I think this is an appropriate photo for Mother's day.

I have ten going on twelve kids. However, when I hear, “Happy Mother’s Day” I think, “oh gosh, my mother…” and I make a bet she’s going to text me, despite that on my birthday I had told her that I (reasonably) did not want to hear from someone that was trying to take my children.

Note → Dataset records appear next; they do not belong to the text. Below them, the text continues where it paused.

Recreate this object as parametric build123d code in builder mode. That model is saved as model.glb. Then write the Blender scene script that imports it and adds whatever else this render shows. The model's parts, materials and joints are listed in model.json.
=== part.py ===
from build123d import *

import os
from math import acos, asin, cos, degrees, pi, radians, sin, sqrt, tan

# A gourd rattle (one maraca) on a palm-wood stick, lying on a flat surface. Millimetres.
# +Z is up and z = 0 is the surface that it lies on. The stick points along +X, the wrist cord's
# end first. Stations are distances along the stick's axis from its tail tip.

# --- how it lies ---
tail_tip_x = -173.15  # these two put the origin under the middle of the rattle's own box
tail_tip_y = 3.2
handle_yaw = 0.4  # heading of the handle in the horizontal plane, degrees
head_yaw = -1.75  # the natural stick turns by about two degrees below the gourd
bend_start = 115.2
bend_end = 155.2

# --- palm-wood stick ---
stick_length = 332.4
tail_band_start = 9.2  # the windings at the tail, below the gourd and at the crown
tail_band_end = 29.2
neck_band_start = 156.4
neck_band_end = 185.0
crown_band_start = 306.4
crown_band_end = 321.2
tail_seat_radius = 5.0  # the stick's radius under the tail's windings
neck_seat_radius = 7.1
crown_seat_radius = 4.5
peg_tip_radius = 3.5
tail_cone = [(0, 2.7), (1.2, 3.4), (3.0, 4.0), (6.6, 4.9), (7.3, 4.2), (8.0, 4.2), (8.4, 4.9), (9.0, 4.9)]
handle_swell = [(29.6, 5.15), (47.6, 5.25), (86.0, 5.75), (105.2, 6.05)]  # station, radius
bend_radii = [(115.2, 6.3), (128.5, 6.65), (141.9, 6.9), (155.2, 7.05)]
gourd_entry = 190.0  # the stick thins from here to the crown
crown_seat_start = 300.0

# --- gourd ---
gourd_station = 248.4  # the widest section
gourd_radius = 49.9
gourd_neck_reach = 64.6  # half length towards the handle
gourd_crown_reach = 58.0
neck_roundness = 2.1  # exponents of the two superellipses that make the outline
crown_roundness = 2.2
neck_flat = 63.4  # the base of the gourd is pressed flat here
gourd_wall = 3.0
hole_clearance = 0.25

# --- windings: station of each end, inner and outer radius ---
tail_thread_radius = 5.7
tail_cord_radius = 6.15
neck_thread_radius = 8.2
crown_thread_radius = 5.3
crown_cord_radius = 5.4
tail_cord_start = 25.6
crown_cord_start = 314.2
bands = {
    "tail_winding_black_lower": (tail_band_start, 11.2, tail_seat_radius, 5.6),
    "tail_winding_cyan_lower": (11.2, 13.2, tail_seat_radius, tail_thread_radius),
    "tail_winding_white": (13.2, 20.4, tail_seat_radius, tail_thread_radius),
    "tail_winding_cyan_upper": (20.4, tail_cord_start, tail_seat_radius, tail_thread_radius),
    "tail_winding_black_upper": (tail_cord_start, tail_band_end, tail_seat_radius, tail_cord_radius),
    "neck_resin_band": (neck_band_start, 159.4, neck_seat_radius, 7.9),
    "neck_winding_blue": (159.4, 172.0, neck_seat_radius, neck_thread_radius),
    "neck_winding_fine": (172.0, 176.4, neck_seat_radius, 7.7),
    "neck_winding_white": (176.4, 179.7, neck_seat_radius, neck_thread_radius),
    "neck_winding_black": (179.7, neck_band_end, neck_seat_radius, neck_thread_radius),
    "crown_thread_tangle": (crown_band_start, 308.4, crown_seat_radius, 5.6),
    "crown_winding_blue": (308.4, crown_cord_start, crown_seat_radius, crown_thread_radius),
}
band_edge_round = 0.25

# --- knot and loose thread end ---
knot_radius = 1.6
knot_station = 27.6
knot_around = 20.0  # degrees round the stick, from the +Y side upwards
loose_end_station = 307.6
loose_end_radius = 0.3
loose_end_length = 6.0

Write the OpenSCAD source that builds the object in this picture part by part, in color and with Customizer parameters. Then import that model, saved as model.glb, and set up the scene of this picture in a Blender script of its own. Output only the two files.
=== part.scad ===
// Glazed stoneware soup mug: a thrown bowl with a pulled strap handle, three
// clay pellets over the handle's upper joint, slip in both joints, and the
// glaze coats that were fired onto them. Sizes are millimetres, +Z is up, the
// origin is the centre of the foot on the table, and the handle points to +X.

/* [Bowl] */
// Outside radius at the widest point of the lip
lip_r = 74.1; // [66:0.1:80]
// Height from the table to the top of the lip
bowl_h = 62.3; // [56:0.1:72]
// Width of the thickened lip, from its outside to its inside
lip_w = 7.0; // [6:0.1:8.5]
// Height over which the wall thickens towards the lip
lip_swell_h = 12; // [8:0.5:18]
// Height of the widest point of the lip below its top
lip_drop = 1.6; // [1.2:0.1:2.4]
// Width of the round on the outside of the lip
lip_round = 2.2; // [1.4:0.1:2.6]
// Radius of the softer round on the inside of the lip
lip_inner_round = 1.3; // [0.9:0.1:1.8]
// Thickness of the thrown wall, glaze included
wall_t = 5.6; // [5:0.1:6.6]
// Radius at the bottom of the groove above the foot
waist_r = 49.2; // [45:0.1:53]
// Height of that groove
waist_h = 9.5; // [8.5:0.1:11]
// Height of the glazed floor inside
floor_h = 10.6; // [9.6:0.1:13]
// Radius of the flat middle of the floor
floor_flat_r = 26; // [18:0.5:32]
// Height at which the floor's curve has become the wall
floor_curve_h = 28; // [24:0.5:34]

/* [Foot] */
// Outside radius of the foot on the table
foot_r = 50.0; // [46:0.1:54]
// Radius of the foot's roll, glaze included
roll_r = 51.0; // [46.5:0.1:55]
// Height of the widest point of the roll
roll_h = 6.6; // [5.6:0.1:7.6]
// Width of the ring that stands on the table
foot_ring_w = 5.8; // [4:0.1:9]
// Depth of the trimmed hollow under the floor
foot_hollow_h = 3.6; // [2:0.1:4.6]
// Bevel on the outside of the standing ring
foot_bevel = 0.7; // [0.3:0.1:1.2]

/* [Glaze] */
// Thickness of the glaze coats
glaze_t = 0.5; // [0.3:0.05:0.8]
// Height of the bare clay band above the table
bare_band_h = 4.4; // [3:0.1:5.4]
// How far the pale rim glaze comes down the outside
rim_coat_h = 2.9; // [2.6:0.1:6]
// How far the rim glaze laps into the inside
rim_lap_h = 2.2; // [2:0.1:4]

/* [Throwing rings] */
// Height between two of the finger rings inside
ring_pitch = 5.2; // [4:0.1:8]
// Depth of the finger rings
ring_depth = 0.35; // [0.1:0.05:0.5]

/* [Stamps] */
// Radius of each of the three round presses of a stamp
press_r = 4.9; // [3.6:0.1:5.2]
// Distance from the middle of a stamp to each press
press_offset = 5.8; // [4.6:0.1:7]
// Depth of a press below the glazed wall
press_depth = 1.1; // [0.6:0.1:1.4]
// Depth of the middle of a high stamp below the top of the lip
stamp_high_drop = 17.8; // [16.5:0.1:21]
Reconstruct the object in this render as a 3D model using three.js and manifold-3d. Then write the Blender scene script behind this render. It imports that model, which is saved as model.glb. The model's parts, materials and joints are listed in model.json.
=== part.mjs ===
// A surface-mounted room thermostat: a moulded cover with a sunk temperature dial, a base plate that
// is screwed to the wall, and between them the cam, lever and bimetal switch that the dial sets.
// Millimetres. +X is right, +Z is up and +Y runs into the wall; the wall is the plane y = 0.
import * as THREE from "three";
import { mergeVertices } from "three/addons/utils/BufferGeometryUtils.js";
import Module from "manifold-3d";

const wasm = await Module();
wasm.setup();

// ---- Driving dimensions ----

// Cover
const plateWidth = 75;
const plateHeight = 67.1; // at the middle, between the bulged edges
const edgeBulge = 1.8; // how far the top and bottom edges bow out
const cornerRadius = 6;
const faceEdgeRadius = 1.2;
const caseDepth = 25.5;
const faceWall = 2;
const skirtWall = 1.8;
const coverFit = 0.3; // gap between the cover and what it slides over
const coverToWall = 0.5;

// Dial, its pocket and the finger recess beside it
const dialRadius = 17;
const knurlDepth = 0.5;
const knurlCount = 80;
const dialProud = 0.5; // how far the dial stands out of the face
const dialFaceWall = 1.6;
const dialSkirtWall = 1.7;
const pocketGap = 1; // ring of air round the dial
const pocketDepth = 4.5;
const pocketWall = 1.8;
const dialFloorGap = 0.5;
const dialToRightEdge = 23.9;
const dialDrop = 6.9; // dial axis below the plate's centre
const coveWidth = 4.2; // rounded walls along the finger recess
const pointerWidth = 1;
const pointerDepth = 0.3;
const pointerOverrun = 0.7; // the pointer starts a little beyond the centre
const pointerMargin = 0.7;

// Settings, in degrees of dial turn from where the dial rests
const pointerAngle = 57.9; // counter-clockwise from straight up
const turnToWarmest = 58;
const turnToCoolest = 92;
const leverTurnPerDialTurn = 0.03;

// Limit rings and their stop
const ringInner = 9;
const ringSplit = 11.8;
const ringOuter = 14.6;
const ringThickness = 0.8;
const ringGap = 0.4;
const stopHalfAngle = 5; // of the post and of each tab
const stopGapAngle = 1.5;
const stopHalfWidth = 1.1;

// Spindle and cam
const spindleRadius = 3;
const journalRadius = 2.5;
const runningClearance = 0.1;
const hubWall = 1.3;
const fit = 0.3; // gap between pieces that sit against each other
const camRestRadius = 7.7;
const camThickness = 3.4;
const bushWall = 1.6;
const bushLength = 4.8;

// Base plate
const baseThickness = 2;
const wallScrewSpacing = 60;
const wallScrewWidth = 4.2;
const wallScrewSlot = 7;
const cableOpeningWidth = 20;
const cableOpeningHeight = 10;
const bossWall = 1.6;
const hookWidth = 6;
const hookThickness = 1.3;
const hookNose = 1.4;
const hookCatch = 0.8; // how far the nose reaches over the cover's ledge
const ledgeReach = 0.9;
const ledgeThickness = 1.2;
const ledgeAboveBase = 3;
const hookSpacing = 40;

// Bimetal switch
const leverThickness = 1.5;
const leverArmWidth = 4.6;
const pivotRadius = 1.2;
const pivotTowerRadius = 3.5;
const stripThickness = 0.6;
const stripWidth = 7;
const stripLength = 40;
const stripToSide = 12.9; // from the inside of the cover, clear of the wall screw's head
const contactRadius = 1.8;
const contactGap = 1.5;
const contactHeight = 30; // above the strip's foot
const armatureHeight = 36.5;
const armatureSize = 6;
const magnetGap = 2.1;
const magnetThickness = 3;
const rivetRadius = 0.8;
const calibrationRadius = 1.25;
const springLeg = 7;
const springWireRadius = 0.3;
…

I don’t want my emotions to be ruled by a holiday, the same way that my mother would think, “oh gosh, my mother” as we prepared flowers if she and my grandmother were on talking terms. I respect that Mommy Man also does not allow for Mother’s Day to dictate how he should feel, celebrating “Other’s Day” in pride of his family. So I will condition myself to think of the joys of motherhood that I and many others around me are experiencing or preparing for. Happy Mother’s Day, Alice, Bailey, Daisy, and all the mothers in my life, mothers whose blogs I follow, and mothers who follow my own. I especially want to acknowledge the mothers that support their children and truly love them for who they are and not who they wish them to be. I feel that the difference makes all the difference.

I am a mother. I recognize that there is a possibility that the culture of my generation and my daughter’s may be as different as, or more so, than mine and my mothers, and maybe we will have disagreements just as large (I’m a realist, and sometimes a pessimist, so my mind goes there). I will be proud that she stands for what she believes in, even if it is against me, and I will not stand in the way of what makes her happy.